▶ **Exercise**
Stop after the line with "from mathutils import Vector": repeat exactly every line before it, beginning with the first, and that line itself.

══ Material ══

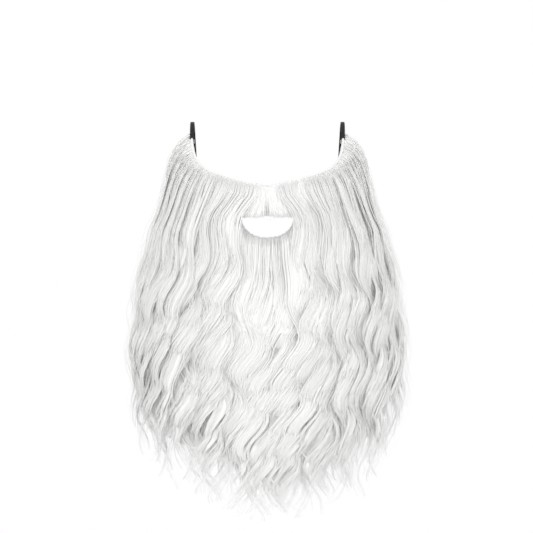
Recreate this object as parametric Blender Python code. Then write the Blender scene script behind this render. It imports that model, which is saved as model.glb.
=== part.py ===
"""Long wavy costume beard with its moustache, worn over the ears on two elastic loops.

Metres, +Z up. The wearer looks along -Y, and left and right are the wearer's. The origin lies between
the wearer's lips, on the inner face of the backing, at the centre of the mouth opening.
"""
import math

import bmesh
import bpy
from mathutils import Vector

# Backing: the fabric wall that fits the lower face
FACE_WIDTH = 0.154
FACE_DEPTH = 0.091
EDGE_RISE_MIDDLE = 0.0405
EDGE_RISE_SIDE = 0.0985
CHIN_DROP = 0.068
REAR_LOW_RISE = 0.010
BACKING_WALL = 0.002
BACKING_COLUMN_STEP = math.radians(7.8)
BACKING_ROWS_OVER = 4
BACKING_ROWS_UNDER = 6
MOUTH_COLUMNS = 10

# Mouth opening: flat on top, a half moon below
MOUTH_WIDTH = 0.053
MOUTH_TOP_RISE = 0.0115
MOUTH_HEIGHT = 0.0228
MOUTH_SQUARENESS = 2.6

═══

▶ **Finished answer**
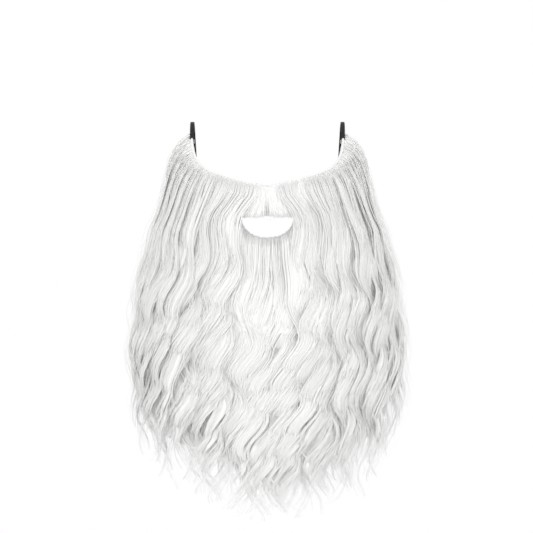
Recreate this object as parametric Blender Python code. Then write the Blender scene script behind this render. It imports that model, which is saved as model.glb.
=== part.py ===
"""Long wavy costume beard with its moustache, worn over the ears on two elastic loops.

Metres, +Z up. The wearer looks along -Y, and left and right are the wearer's. The origin lies between
the wearer's lips, on the inner face of the backing, at the centre of the mouth opening.
"""
import math

import bmesh
import bpy
from mathutils import Vector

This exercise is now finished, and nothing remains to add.